I was given the topic of Ferdinand the prince, the daring new love of Miranda. "'tis fair morning when you are by at night," These soft spoken words of Ferdinand convey his love for Miranda. The moment he happened upon her nestled deeply into the island, he knew he had found an angel. To represent the deep new love of Ferdinand and Miranda, the cake is sweet red velvet. Since Ferdinand is a prince, rich chocolate frosting coats the top of the cake to symbolize his monetary wealth. The silver wrapper represents the many tears he cried for the loss of his father in the storm and inevitable shipwreck. The delicate white chocolate flowers on top illustrate his growing love for the exotic island.
It all began with a box of red velvet cupcake mix, because that seemed the best to me. I had the help of my grandparents caregiver, and my friend, Brianna. She bakes a lot, and gave me some helpful tips. Instead of oil, we used butter to make the cake moist. When I opened the box, the mix was brown. I was, naturally, very confused. Red Velvet cake should be true to its name, and be red right? Brianna assured me that when we began to mix the cake, it would turn red. That was a relief, I really hate chocolate cake!
I definitely made sure that the batter tasted just fine before we baked the cakes in the oven, and I might have tried the frosting (just to be sure that it was good!). Next up where the "delicate white chocolate flowers" that I spoke about in my speech. It definitely wasn't delicate trying to make them. My mom had been experimenting Friday night when I wasn't home, and I'm positive that I wouldn't have been able to make them if she didn't. I had done some research in a cooking book (given to me by my friend Maya) and decided that using Wilton's melting chocolate would be the best. The best way to do this, was by using a lot of plastic spoons. When I got home on Saturday, we immediately got to work with the white chocolate. After dipping each spoon in the newly melted chocolate, we stuck them in the fridge and waited for the chocolate to harden. After they did, we took them out and began attempting to peel the petals off of the spoons. My mom explained to me that you had to bend the plastic so that the chocolate started to peel off, but not to break the spoon. This sounded easy at first, but not as easy when shards of plastic were flying around the room at alarming rates. You have never felt frustration, until you have tried this. Some spoons worked perfectly well, and led me to believe that the next spoon wouldn't give me any trouble. So I proceeded to break the spoon. After many trials, complete flowers were finished.

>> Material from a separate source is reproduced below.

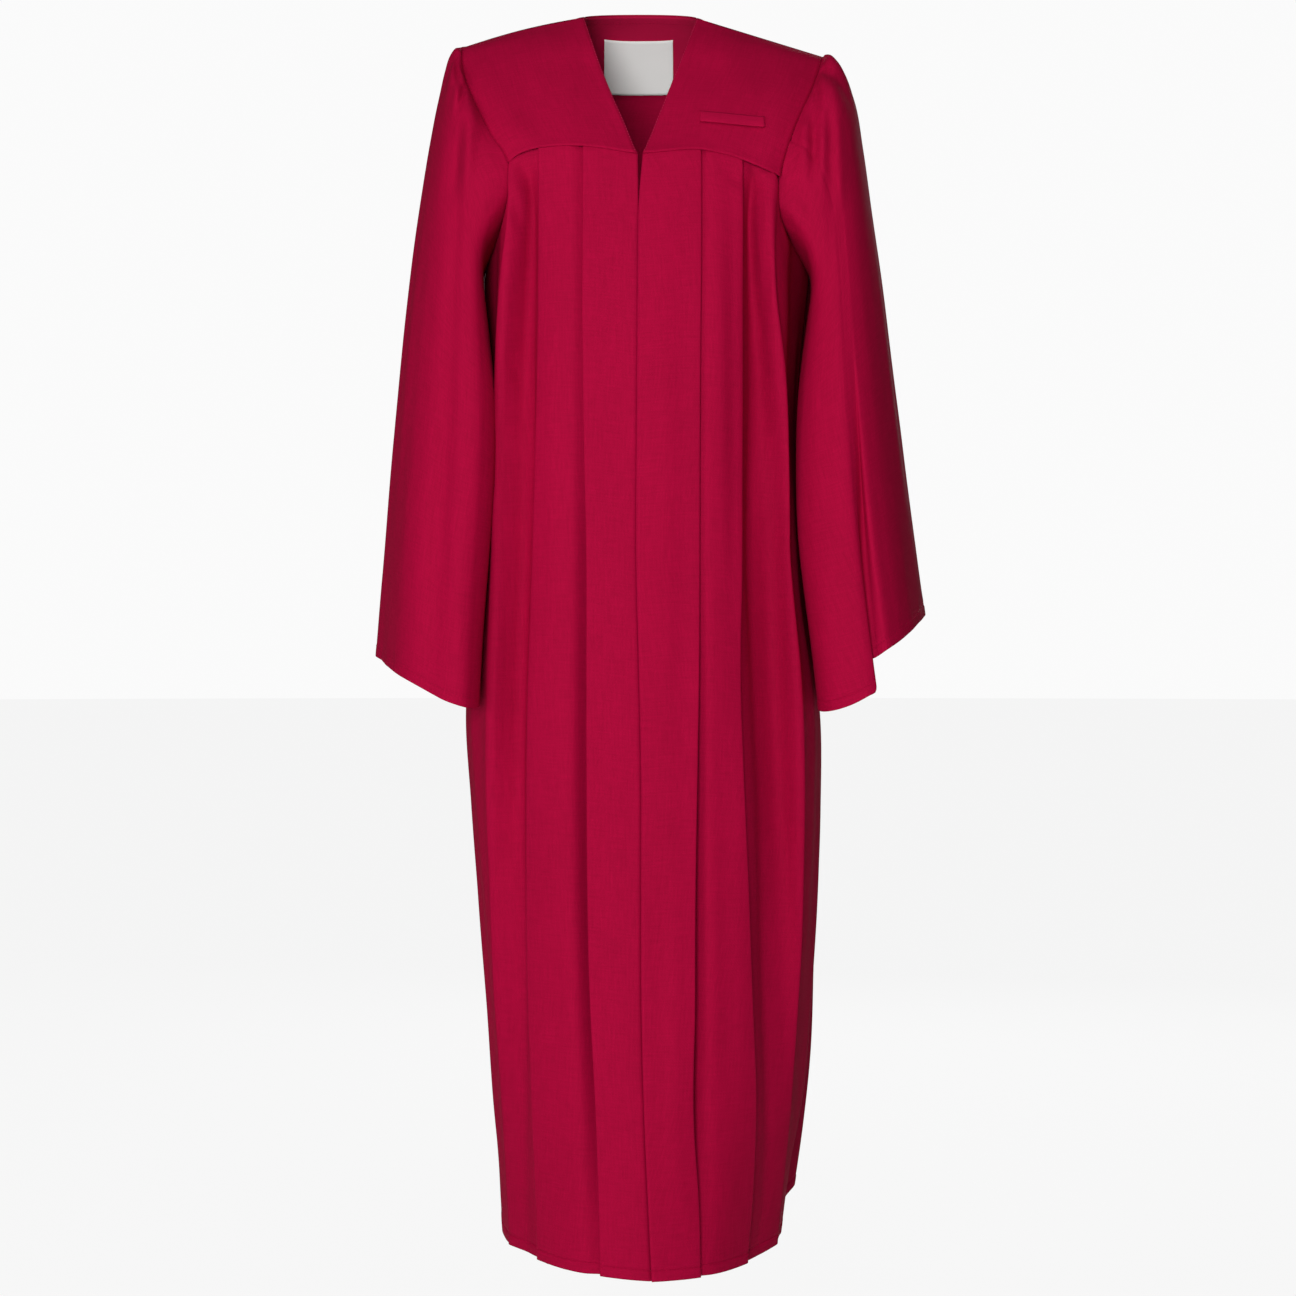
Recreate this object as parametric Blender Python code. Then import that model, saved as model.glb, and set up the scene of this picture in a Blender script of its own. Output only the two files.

The rich chocolate frosting was lovingly spread across the top of the cupcake, and my fingers (yummy). I had to be very gentle, or else the cake would lift up and leave gaping holes of red. After the chocolate was spread as thick as we dared, the flowers were attached to the cupcake. We attached the flowers by spreading a thin coat of chocolate on the bottom. Then we squirted a perfectly textured dab of pink in the center of the Lilly, and then added yellow sprinkles. The cupcake was complete!
I guess that all of that hard work payed off, because yesterday at school we heard the winners of the cupcake wars! I was one of the winners in my class! The other winner was my friend Maya. I had so much fun, even though all the cupcakes were good!